Kernel Density Estimation for Multiclass Quantification
Alejandro Moreo, Pablo González, Juan José del Coz
TL;DR
This work tackles the problem of quantifying class prevalence under prior probability shift by replacing histograms with a multivariate kernel density estimation (KDE) representation of posterior probabilities on the unit simplex. It introduces KDEy, with variants KDEy-HD, KDEy-CS (closed-form), and KDEy-ML, that model a mixture of class-conditional densities via KDE/GMM on the simplex and unify distribution matching and maximum-likelihood quantification. Across Tweets, UCI-multi, and LeQua-T1B datasets, KDEy variants consistently outperform histogram-based DM methods and often surpass EMQ, with KDEy-ML delivering the strongest overall performance and robustness.
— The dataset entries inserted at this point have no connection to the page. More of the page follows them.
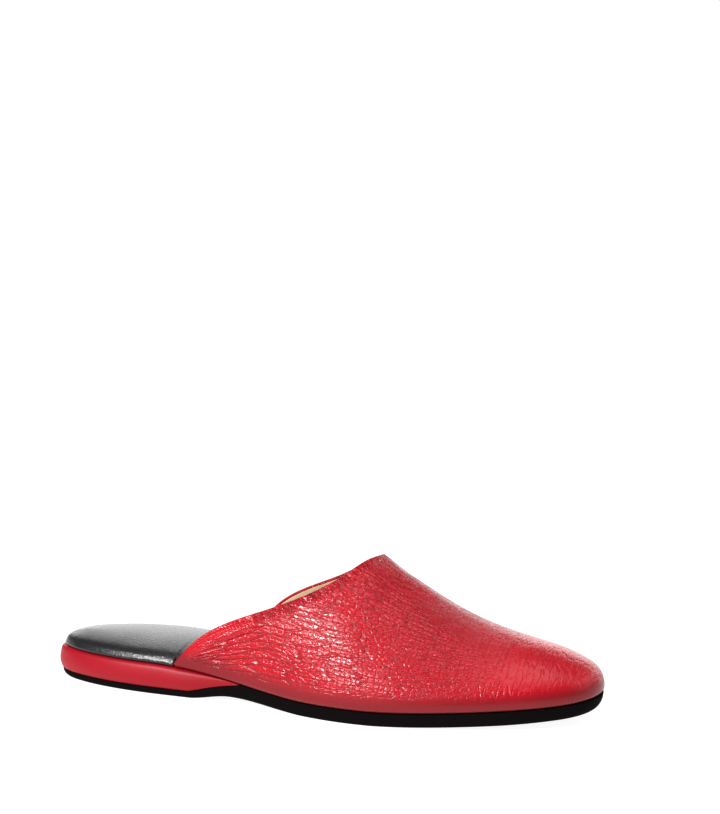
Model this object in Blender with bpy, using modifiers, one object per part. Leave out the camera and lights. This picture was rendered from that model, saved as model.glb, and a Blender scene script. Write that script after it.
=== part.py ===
"""Leather mule slipper for the right foot: outsole, covered heel wedge, padded sock and vamp.

x runs from the back of the heel to the toe, y towards the inner side of the foot, z up from the floor.
The last is given by short tables, whose lengths are shares of the sizes named below, in metres.
"""

from collections import namedtuple
from math import pi

import bmesh
import bpy
import numpy as np

# Driving sizes of the last
LENGTH = 0.2874
BALL_WIDTH = 0.0960
INSTEP_HEIGHT = 0.0700

# Sole unit
SOLE_THICKNESS = 0.0074
HEEL_RISE = 0.0166
HEEL_TREAD = 0.0036
TOE_SPRING = 0.0066
WAIST_LIFT = 0.0028
TREAD_TUCK = 0.0034
WAIST_TUCK = 0.0012
TOE_TUCK = 0.0016
LIP = 0.0010
WEDGE_EDGE = 0.0005
WEDGE_BARREL = 0.0010

# Vamp
WALL = 0.0020
MARGIN_WIDTH = 0.0120
INSIDE_RADIUS = 0.0002
SIDE_BULGE = 0.0018
BULGE_HEIGHT = 0.0080

# Sock
SOCK_SETBACK = 0.0008
SOCK_HEEL_TUCK = 0.0018
SOCK_EDGE = 0.0012
SOCK_CROWN = 0.0050
SOCK_DOME = 0.0008
SOCK_ROLL = 0.0110

# Clearances: between pieces that touch on the real slipper, beside the vamp's foot, and round its margin
GAP = 0.0003
SIDE_CLEARANCE = 0.0006
MARGIN_CLEARANCE = 0.0010

# Outside radius of the vamp where it is lasted over the feather line
FEATHER_RADIUS = WALL + INSIDE_RADIUS

OUTER, INNER = -1, 1

# Plan of the last at the feather line: how far each edge stands from the axis of the heel, in shares of
# BALL_WIDTH. The toe's tip lies on the inner side of that axis.
Plan = namedtuple("Plan", "along outer inner")
PLAN = [
    Plan(0.000, 0.030, -0.030),
    Plan(0.020, 0.150, 0.098),
    Plan(0.050, 0.214, 0.176),
    Plan(0.100, 0.271, 0.252),
    Plan(0.170, 0.311, 0.306),
    Plan(0.270, 0.328, 0.310),
    Plan(0.360, 0.349, 0.302),
    Plan(0.460, 0.417, 0.332),
    Plan(0.540, 0.476, 0.390),
    Plan(0.620, 0.492, 0.456),
    Plan(0.700, 0.470, 0.490),
    Plan(0.780, 0.420, 0.482),
    Plan(0.850, 0.358, 0.438),
    Plan(0.910, 0.283, 0.374),
    Plan(0.950, 0.212, 0.310),
    Plan(0.980, 0.120, 0.234),
    Plan(1.000, -0.065, 0.065),
]

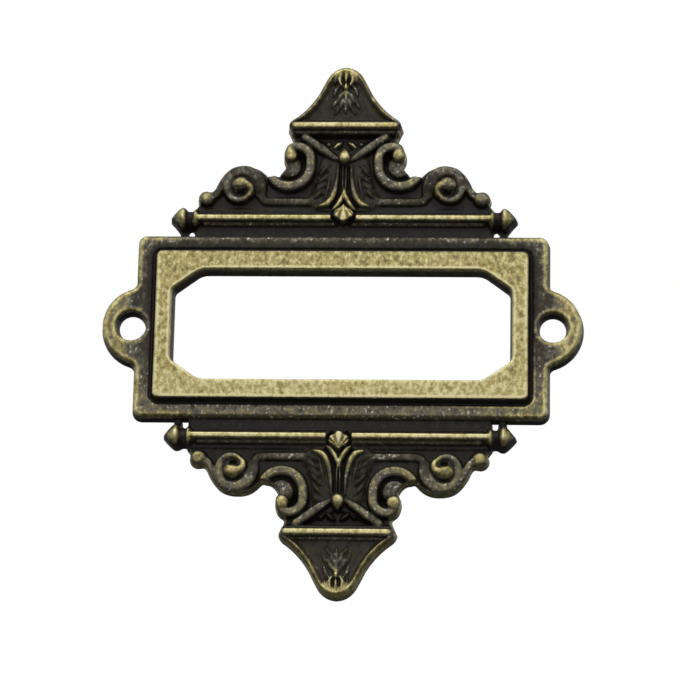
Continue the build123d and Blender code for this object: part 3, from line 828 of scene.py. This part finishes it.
def placeCamera():
    c = camera
    tilt, swing, roll = (radians(c[k]) for k in ("tilt", "swing", "roll"))
    away = Vector((sin(swing), -cos(tilt) * cos(swing), -sin(tilt) * cos(swing)))
    right = Vector((cos(swing), cos(tilt) * sin(swing), sin(tilt) * sin(swing)))
    up = away.cross(right)
    side, head = right * cos(roll) - up * sin(roll), up * cos(roll) + right * sin(roll)
    eye = bpy.data.objects.new("camera", bpy.data.cameras.new("camera"))
    bpy.context.scene.collection.objects.link(eye)
    aim = Matrix((side, head, away)).transposed().to_4x4()
    eye.matrix_world = Matrix.Translation(away * c["distance"]) @ aim
    eye.data.sensor_width = c["sensor"]
    eye.data.lens = c["scale"] * c["distance"] / c["image"] * c["sensor"]
    eye.data.shift_x = (c["image"] / 2 - c["centreX"]) / c["image"]
    eye.data.shift_y = (c["centreY"] - c["image"] / 2) / c["image"]
    eye.data.clip_start = 0.01
    bpy.context.scene.camera = eye


lights = {
    "top": {"at": (-0.05, -0.30, 0.34), "size": 0.30, "power": 0.45},
    "front": {"at": (0.02, -0.50, 0.06), "size": 0.25, "power": 0.12},
}


def placeLights():
    for name, light in lights.items():
        lamp = bpy.data.lights.new(name, "AREA")
        lamp.size, lamp.energy = light["size"], light["power"]
        stand = bpy.data.objects.new(name, lamp)
        bpy.context.scene.collection.objects.link(stand)
        stand.location = light["at"]
        stand.rotation_euler = Vector(light["at"]).to_track_quat("Z", "Y").to_euler()  # aimed at the window


def placeSurround():
    # white to the eye; what the metal reflects is bright above and dim below and in front
    world = bpy.data.worlds.new("surround")
    bpy.context.scene.world = world
    nodes = NodeTree(world)
    seen = nodes.add("LightPath", output="Is Camera Ray")
    aim = nodes.add("TexCoord", output="Generated")
    up = nodes.add("SeparateXYZ", {}, {0: aim}, "Z")
    glow = up.ramp(-0.16, 0.14) * (0.5 - up * 0.1) + 0.05
    nodes.feed(nodes.tree.nodes["Background"], {"Color": (1, 1, 1, 1), "Strength": seen + (1 - seen) * glow})


def placeFloor():
    reach, level = 1.2, -0.2
    mesh = bpy.data.meshes.new("floor")
    corners = [(x * reach, y * reach, level) for x, y in ((-1, -1), (1, -1), (1, 1), (-1, 1))]
    mesh.from_pydata(corners, [], [(0, 1, 2, 3)])
    floor = bpy.data.objects.new("floor", mesh)
    bpy.context.scene.collection.objects.link(floor)
    pale = bpy.data.materials.new("paleFloor")
    nodes = NodeTree(pale)
    nodes.feed(nodes.tree.nodes["Principled BSDF"], {"Base Color": (0.85, 0.85, 0.84, 1), "Roughness": 0.9})
    mesh.materials.append(pale)
    floor.visible_glossy = False  # the metal mirrors the surround alone


placeCamera()
placeLights()
placeSurround()
placeFloor()
bpy.context.scene.view_settings.view_transform = "Standard"
print("camera and lights set")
The approach demonstrates that preserving inter-class correlations through a multivariate density on the posterior simplex yields substantial gains in multiclass prevalence estimation and extends gracefully to binary quantification as well.
Abstract
Several disciplines, like the social sciences, epidemiology, sentiment analysis, or market research, are interested in knowing the distribution of the classes in a population rather than the individual labels of the members thereof. Quantification is the supervised machine learning task concerned with obtaining accurate predictors of class prevalence, and to do so particularly in the presence of label shift. The distribution-matching (DM) approaches represent one of the most important families among the quantification methods that have been proposed in the literature so far. Current DM approaches model the involved populations by means of histograms of posterior probabilities. In this paper, we argue that their application to the multiclass setting is suboptimal since the histograms become class-specific, thus missing the opportunity to model inter-class information that may exist in the data. We propose a new representation mechanism based on multivariate densities that we model via kernel density estimation (KDE). The experiments we have carried out show our method, dubbed KDEy, yields superior quantification performance with respect to previous DM approaches. We also investigate the KDE-based representation within the maximum likelihood framework and show KDEy often shows superior performance with respect to the expectation-maximization method for quantification, arguably the strongest contender in the quantification arena to date.